Versions (relevant - OpenSearch/Dashboard/Server OS/Browser):
Describe the issue:
I have installed opensearch in kubernetes cluster using our own helm chart.
I have 2 data pods, 3 master pods and one ingest pod.
I have done force deletion on all the pods by using “kubectl delete pods -n sample --all --force --grace-period=0”. After this, data pod is not ready even after 20 min.
But getting error with lock id.
Can anyone help to find the location of it and if there is anyway to remove the lock id without getting any error?

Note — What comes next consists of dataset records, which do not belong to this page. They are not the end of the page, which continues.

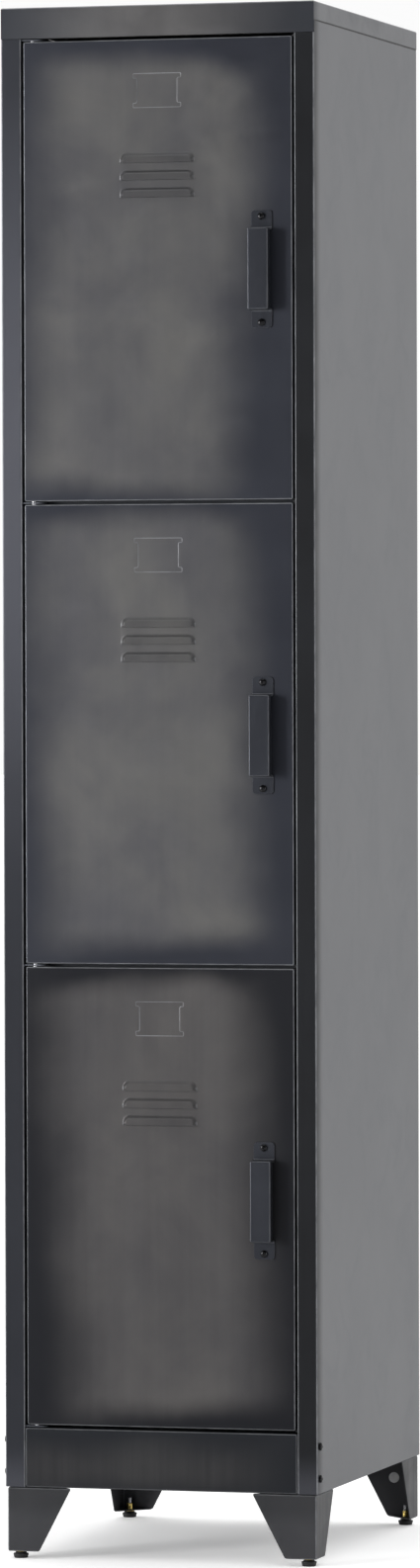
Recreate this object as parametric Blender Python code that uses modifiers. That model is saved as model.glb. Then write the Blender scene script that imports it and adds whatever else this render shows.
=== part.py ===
"""Three-door steel locker on four legs, built from its separate sheet-metal and hardware pieces.

Metres, +Z up. The doors face -Y and hinge on their left edge. The origin is on the floor,
in the middle of the outer box, which the handles at the front and the lid's back edge set.
"""

from math import cos, pi, radians, sin, tan

import bmesh
import bpy
from mathutils import Matrix, Vector

# Outer sizes
HEIGHT = 1.800
WIDTH = 0.376
DEPTH = 0.476  # front of the posts to the back of the body
BODY_BOTTOM = 0.0838  # lowest edge of the body, where the legs start

# Sheet metal
SHEET = 0.0010
LEG_SHEET = 0.0015
FOLD_RADIUS = 0.0020  # outside radius of a fold
FOLD_STEPS = 2
REST_GAP = 0.0003  # between two pieces that rest on each other
SCREW_CLEARANCE = 0.0003  # round a screw's shank
RUNNING_CLEARANCE = 0.0001  # round a pin or a stud that turns in its hole

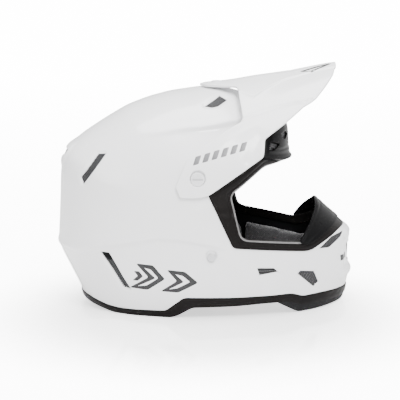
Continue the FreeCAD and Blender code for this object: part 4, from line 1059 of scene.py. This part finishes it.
def chin_pad_height(points):
    x, z = points[:, 0], points[:, 2]
    bottom, top = distance_to(x, z, CHIN_PAD_BOTTOM), distance_to(x, z, CHIN_PAD[:3])
    return 0.6 - 0.9 * fade(bottom, 0, 3) - 0.5 * bell(top - 2.2, 0.6)


def build_base():
    sheet = triangulate([band_between(shell_line(TRIM_EDGE, 4), shell_edge, 1.4)], 1.5)
    add("base_trim", solid_sheet(sheet, base_height, lower=-6.0, inner_rim=0.4), TRIM_BLACK,
        sharp=50)
    edge = shell_line(CHIN_PAD, [0, 3, 3, 2, 4, 4, 4, 0])
    sheet = triangulate([closed_half(edge, 1.3)], 1.5)
    add("chin_bar_bottom_pad",
        solid_sheet(sheet, chin_pad_height, lower=-12.0, rim=0.7, inner_rim=0.4), RUBBER,
        sharp=50)


# ============================================================================================
# Screens, louvres and grille behind the openings
# ============================================================================================
SCREEN_RIM = dict(rim=0.16, inner_rim=0.12, rim_steps=2)
BROW_SCREEN = [(72, 192), (75, 204), (90, 210), (98.5, 205), (97, 195), (80, 186)]


def rotation(degrees):
    a = math.radians(degrees)
    return np.array([[math.cos(a), -math.sin(a)], [math.sin(a), math.cos(a)]])


def lattice_holes(region, pitch, bar):
    """Square holes on a grid turned 45 degrees, inside a chart loop."""
    turned = rotation(45.0).T
    low, high = region.min(0) - pitch, region.max(0) + pitch
    n = int(np.hypot(*(high - low)) / pitch / 2) + 2
    half = (pitch - bar) / 2
    square = np.array([[-half, -half], [half, -half], [half, half], [-half, half]]) @ turned
    steps = range(-n, n + 1)
    centres = np.array([[i * pitch, j * pitch] for i in steps for j in steps]) @ turned
    centres = centres + (low + high) / 2
    clear = nearest(centres, resample(region, 0.4)) > half * 1.45 + 0.45
    return [centre + square for centre in centres[is_inside(centres, region) & clear]]


def screen_half(outline, height, thick, grow):
    region = hole(outline, 1.5, 1.5, grow=grow)
    sheet = triangulate([region] + lattice_holes(region, pitch=2.1, bar=0.75), 1.6)
    return solid_sheet(sheet, height, thick=thick, mirror=False, **SCREEN_RIM)


def build_screens():
    for name, (grow, outline) in VENTS.items():
        half = screen_half(outline, lambda points: vented_height(points) - 0.9, 0.7, grow + 0.9)
        add_pair(name + "_screen", half, SCREEN_GREY)

    # brow: one screen each side behind the pair of windows, joined as the one piece it is
    half = screen_half(BROW_SCREEN, lambda points: brow_height(points) - 3.0, 0.9, 0.0)
    add("brow_vent_screen", join_parts([half, flip_y(*half)]), SCREEN_GREY)

    # rear exhaust: mesh across the middle
    edge = end_line(rounded([(0, 185.6), (-31.6, 185.6), (-25, 169.4), (0, 169.4)],
                            2.5, False, 3), -1)
    region = closed_half(edge, 1.4)
    sheet = triangulate([region] + lattice_holes(region, pitch=2.3, bar=0.8), 1.8)
    add("rear_exhaust_screen",
        solid_sheet(sheet, lambda points: shell_height(points) - 2.6, thick=0.9, **SCREEN_RIM),
        SCREEN_GREY)


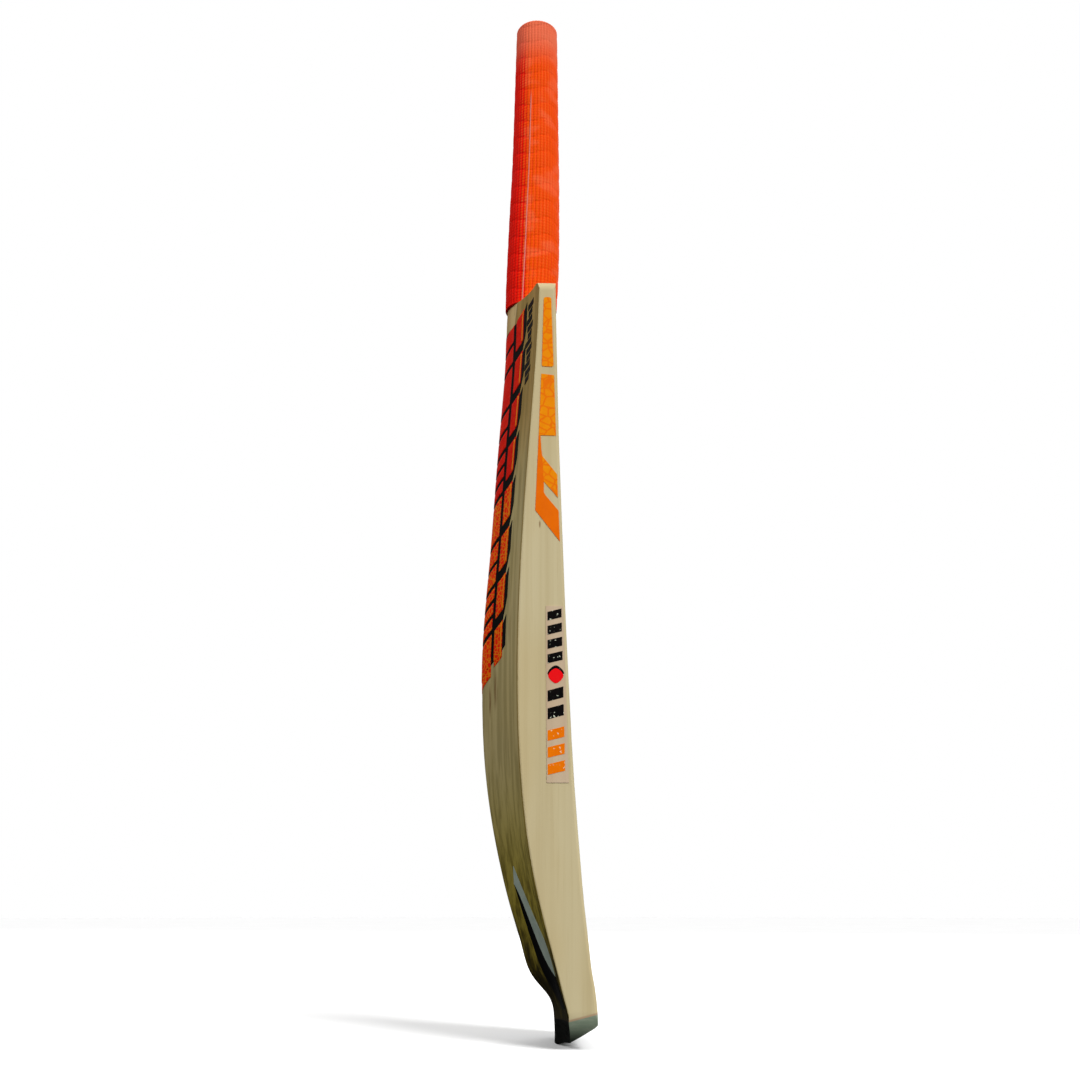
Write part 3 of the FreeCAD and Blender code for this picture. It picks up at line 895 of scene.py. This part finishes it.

Relevant Logs or Screenshots:
“org.opensearch.bootstrap.StartupException: java.lang.IllegalStateException: failed to obtain node locks, tried [[/opt/opensearch/data]] with lock id ; maybe these locations are not writable or multiple nodes were started without increasing [node.max_local_storage_nodes] (was )?”
It seems that multiple nodes are using the same mounted volume, you check that configuration.
@YaswaniT Did you delete the PVC after deleting the pods?
No. I should not delete pvc. I have few indices in pvc. As part of the reboot, i had to force delete pods. Is there any other possible way to remove the lock?
@YaswaniT Forcing the deletion of the pod and not allowing the service to stop gracefully could cause the reported issue. If you take a look at the data of the related PVC, you’ll find a file
This file should be removed whenever you stop the service gracefully. Because you’ve forced it, the file remained.
Do you have snapshots/backups of those indices?
I’ve reproduced your issue. When I removed the
node.lock file, the OpenSearch pod started again.
@YaswaniT Why do you force deletion of the pod? Graceful deletion will also work and prevent node.lock issues.
Hi @pablo ,
We have a testcase of force deleting the pods to check if it works without error. Now as this lock issue happened due to resilience issue(force delete or node down or power down), we are trying to find a solution.
So by removing node.lock file from the “<PV_data_folder>/nodes/0/”, will the opensearch work?
Hi @pablo , i removed the node.lock and i restarted the failure pod manually as it didnot restart on its own. Now i didnt get the issue.
Thanks for your help.